The proliferation of electoral disinformation in India is usually governed through overlapping laws and regulations, as well as content moderation policies designed by the platforms themselves. While India’s Information Technology Act usually governs online platforms, the Election Commission of India specifically regulates communications during elections. In light of recent reports on the rampant spread of disinformation in the 2024 elections, the ECI has issued instructions to  officials across India to be “proactive in debunking fake news on social media.”

Yet, as noted by the Mozilla Foundation, the ECI has not been effective in regulating the use of social media or messaging platforms during the elections, particularly in ensuring that platforms were compliant with its established “voluntary” code of ethics.

Similarly, the policies established by messaging platforms to monitor the spread of hate speech and disinformation have limited effectiveness. Manuvie from TLS told TIME that META responded to the group’s concerns by saying that such posts did not warrant removal as they pass the Rabat Principle, a Plan of Action developed and adopted by experts at the U.N.’s Office of the High Commissioner to prevent violence and discrimination through open dialogue, rather than censorship.

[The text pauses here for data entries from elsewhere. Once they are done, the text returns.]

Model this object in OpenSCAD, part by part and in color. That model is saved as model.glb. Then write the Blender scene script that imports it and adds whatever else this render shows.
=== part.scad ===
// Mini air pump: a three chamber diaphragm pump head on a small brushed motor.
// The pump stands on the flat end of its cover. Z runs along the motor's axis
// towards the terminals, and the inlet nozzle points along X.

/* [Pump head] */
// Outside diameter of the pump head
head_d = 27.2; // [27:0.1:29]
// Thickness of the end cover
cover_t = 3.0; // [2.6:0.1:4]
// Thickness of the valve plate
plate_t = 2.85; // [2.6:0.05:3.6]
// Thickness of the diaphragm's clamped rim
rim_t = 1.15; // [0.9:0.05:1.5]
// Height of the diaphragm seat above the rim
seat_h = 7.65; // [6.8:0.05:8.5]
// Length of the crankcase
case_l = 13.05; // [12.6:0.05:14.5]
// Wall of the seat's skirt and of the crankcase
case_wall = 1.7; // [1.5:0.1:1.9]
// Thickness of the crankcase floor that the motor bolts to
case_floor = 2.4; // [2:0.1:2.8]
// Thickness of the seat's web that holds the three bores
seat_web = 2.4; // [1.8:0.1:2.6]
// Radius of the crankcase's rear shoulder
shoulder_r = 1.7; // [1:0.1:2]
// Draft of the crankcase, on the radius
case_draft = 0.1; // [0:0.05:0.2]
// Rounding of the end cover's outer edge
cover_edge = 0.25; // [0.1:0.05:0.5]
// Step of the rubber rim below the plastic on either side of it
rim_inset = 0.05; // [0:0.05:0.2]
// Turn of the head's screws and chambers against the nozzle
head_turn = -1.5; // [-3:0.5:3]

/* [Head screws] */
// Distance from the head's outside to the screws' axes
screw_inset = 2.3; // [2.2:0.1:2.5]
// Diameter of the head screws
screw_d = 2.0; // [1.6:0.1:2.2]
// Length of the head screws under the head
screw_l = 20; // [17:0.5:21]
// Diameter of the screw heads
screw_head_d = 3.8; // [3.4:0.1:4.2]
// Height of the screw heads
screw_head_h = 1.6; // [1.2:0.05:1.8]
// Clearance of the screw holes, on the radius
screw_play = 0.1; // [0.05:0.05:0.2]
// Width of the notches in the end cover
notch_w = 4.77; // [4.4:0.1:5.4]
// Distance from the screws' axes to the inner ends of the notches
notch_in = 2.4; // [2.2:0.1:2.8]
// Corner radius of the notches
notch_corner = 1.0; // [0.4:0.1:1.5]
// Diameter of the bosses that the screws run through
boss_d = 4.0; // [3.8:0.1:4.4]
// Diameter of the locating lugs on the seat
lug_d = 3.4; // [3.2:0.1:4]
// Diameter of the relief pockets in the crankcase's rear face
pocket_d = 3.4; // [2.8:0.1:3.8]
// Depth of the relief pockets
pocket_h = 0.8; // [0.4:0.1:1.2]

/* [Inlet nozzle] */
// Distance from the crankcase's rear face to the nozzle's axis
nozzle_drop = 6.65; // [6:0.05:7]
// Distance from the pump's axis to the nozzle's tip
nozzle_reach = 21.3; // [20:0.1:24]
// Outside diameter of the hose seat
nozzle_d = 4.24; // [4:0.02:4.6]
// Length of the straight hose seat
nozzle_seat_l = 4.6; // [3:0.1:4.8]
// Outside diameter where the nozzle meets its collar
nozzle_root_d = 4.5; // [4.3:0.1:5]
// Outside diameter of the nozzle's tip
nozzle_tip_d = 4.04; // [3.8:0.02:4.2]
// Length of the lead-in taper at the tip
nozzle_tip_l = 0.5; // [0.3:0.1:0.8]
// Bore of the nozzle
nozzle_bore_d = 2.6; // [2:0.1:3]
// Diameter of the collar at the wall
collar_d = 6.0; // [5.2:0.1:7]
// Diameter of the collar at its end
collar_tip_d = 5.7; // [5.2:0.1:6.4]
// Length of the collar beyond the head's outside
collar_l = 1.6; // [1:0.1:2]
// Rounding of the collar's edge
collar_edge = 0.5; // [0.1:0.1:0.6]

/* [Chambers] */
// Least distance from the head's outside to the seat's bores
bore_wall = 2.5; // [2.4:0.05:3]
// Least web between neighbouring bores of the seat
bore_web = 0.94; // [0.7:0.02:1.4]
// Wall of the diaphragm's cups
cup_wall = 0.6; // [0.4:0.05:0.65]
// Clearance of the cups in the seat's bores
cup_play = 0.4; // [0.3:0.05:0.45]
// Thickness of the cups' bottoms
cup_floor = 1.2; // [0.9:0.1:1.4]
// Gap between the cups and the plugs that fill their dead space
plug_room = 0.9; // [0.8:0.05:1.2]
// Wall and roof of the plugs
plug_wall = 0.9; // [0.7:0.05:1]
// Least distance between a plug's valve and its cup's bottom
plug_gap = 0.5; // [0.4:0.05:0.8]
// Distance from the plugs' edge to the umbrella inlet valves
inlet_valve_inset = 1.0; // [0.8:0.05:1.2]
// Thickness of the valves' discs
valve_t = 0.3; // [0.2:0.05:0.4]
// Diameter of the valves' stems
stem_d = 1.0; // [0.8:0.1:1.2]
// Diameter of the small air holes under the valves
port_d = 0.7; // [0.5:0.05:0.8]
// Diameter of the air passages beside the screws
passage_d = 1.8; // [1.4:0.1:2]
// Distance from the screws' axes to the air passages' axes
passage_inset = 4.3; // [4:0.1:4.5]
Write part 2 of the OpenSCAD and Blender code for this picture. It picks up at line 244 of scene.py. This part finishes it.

But Manuvie warns that free speech, particularly in the form of hate speech and ‘jihad’ narratives, can also have dangerous long-term effects like institutionalized violence against Muslims, as well as result in regulatory and state legislative actions. For example, the spread of ‘love jihad’ narratives—a conspiracy that Muslim men seduce Hindu women to convert them to Islam— on X has contributed to widespread Hindu-nationalist support for criminalizing interfaith marriage, with several states in northern India passing laws to that effect. Several instances of state-sanctioned violence against Muslims married to Hindus have also been documented in the past few years.

“These divisive narratives are being allowed and used by political parties for their election campaigns, but they clearly violate the ECI’s Model Code of Conduct,” says Manuvie. More than that, she continues, “they are contributing to segregation in Indian society by dehumanizing, caricaturing, and demonizing Muslims during the elections.”